═════ AVAILABLE DATA

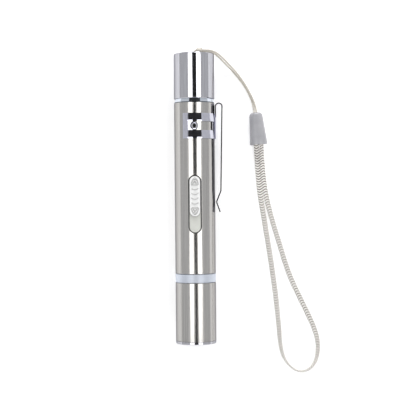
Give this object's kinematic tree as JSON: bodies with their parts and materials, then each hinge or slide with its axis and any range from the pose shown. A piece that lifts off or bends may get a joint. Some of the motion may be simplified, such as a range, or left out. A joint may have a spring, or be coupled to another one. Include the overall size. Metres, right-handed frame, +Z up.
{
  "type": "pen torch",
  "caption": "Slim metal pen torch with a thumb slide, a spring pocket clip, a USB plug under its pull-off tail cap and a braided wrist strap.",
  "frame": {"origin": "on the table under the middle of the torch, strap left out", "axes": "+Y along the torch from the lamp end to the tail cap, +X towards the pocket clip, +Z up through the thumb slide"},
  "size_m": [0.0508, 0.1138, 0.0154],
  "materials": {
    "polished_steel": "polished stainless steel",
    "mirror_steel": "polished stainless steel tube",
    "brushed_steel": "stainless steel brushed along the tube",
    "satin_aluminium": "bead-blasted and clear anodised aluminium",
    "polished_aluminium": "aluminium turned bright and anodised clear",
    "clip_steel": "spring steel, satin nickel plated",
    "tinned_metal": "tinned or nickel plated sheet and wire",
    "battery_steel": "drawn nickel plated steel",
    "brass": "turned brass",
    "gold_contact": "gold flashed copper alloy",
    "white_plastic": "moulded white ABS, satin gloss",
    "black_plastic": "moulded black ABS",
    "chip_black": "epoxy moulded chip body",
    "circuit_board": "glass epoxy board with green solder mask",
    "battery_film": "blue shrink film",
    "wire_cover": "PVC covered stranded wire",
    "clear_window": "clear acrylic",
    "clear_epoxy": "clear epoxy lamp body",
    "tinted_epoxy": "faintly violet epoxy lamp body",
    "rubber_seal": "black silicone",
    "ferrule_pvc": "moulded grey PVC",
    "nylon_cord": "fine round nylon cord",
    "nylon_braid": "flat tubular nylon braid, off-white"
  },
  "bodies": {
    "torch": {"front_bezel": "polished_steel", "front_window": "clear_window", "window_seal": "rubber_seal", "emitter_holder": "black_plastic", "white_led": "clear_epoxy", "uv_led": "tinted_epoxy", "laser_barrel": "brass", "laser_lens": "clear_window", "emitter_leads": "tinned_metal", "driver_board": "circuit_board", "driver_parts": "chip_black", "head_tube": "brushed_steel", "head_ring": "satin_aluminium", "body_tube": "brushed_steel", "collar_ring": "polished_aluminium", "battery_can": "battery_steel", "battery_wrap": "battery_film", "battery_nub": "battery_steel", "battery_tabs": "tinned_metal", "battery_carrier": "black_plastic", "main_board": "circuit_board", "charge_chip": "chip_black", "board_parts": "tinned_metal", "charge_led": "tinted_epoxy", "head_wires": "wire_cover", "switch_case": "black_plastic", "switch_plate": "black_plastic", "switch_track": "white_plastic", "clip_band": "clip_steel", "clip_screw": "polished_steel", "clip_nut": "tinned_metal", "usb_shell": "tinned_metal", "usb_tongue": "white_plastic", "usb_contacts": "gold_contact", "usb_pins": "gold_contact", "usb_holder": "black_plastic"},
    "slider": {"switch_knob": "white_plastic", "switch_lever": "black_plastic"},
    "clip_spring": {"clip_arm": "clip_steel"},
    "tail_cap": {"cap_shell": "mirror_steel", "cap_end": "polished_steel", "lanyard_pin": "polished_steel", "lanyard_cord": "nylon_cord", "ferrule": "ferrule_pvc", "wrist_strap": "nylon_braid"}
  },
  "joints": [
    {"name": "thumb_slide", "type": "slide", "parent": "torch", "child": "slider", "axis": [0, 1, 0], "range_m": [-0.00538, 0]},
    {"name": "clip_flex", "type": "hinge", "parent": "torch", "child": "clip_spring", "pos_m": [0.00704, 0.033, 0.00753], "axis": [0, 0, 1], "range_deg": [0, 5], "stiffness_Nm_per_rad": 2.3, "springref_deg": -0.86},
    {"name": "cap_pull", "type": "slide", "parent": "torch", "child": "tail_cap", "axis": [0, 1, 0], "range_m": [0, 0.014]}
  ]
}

══════════

TASK INSTRUCTIONS: Reproduce every line of the material above exactly.

RESPONSE TO THIS EXERCISE:
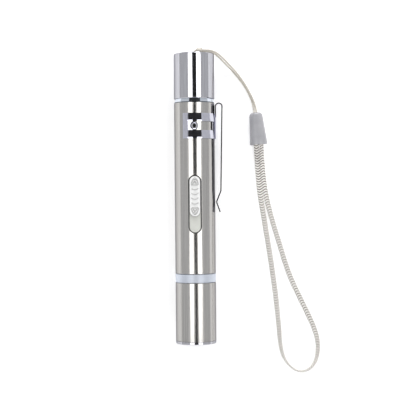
Give this object's kinematic tree as JSON: bodies with their parts and materials, then each hinge or slide with its axis and any range from the pose shown. A piece that lifts off or bends may get a joint. Some of the motion may be simplified, such as a range, or left out. A joint may have a spring, or be coupled to another one. Include the overall size. Metres, right-handed frame, +Z up.
{
  "type": "pen torch",
  "caption": "Slim metal pen torch with a thumb slide, a spring pocket clip, a USB plug under its pull-off tail cap and a braided wrist strap.",
  "frame": {"origin": "on the table under the middle of the torch, strap left out", "axes": "+Y along the torch from the lamp end to the tail cap, +X towards the pocket clip, +Z up through the thumb slide"},
  "size_m": [0.0508, 0.1138, 0.0154],
  "materials": {
    "polished_steel": "polished stainless steel",
    "mirror_steel": "polished stainless steel tube",
    "brushed_steel": "stainless steel brushed along the tube",
    "satin_aluminium": "bead-blasted and clear anodised aluminium",
    "polished_aluminium": "aluminium turned bright and anodised clear",
    "clip_steel": "spring steel, satin nickel plated",
    "tinned_metal": "tinned or nickel plated sheet and wire",
    "battery_steel": "drawn nickel plated steel",
    "brass": "turned brass",
    "gold_contact": "gold flashed copper alloy",
    "white_plastic": "moulded white ABS, satin gloss",
    "black_plastic": "moulded black ABS",
    "chip_black": "epoxy moulded chip body",
    "circuit_board": "glass epoxy board with green solder mask",
    "battery_film": "blue shrink film",
    "wire_cover": "PVC covered stranded wire",
    "clear_window": "clear acrylic",
    "clear_epoxy": "clear epoxy lamp body",
    "tinted_epoxy": "faintly violet epoxy lamp body",
    "rubber_seal": "black silicone",
    "ferrule_pvc": "moulded grey PVC",
    "nylon_cord": "fine round nylon cord",
    "nylon_braid": "flat tubular nylon braid, off-white"
  },
  "bodies": {
    "torch": {"front_bezel": "polished_steel", "front_window": "clear_window", "window_seal": "rubber_seal", "emitter_holder": "black_plastic", "white_led": "clear_epoxy", "uv_led": "tinted_epoxy", "laser_barrel": "brass", "laser_lens": "clear_window", "emitter_leads": "tinned_metal", "driver_board": "circuit_board", "driver_parts": "chip_black", "head_tube": "brushed_steel", "head_ring": "satin_aluminium", "body_tube": "brushed_steel", "collar_ring": "polished_aluminium", "battery_can": "battery_steel", "battery_wrap": "battery_film", "battery_nub": "battery_steel", "battery_tabs": "tinned_metal", "battery_carrier": "black_plastic", "main_board": "circuit_board", "charge_chip": "chip_black", "board_parts": "tinned_metal", "charge_led": "tinted_epoxy", "head_wires": "wire_cover", "switch_case": "black_plastic", "switch_plate": "black_plastic", "switch_track": "white_plastic", "clip_band": "clip_steel", "clip_screw": "polished_steel", "clip_nut": "tinned_metal", "usb_shell": "tinned_metal", "usb_tongue": "white_plastic", "usb_contacts": "gold_contact", "usb_pins": "gold_contact", "usb_holder": "black_plastic"},
    "slider": {"switch_knob": "white_plastic", "switch_lever": "black_plastic"},
    "clip_spring": {"clip_arm": "clip_steel"},
    "tail_cap": {"cap_shell": "mirror_steel", "cap_end": "polished_steel", "lanyard_pin": "polished_steel", "lanyard_cord": "nylon_cord", "ferrule": "ferrule_pvc", "wrist_strap": "nylon_braid"}
  },
  "joints": [
    {"name": "thumb_slide", "type": "slide", "parent": "torch", "child": "slider", "axis": [0, 1, 0], "range_m": [-0.00538, 0]},
    {"name": "clip_flex", "type": "hinge", "parent": "torch", "child": "clip_spring", "pos_m": [0.00704, 0.033, 0.00753], "axis": [0, 0, 1], "range_deg": [0, 5], "stiffness_Nm_per_rad": 2.3, "springref_deg": -0.86},
    {"name": "cap_pull", "type": "slide", "parent": "torch", "child": "tail_cap", "axis": [0, 1, 0], "range_m": [0, 0.014]}
  ]
}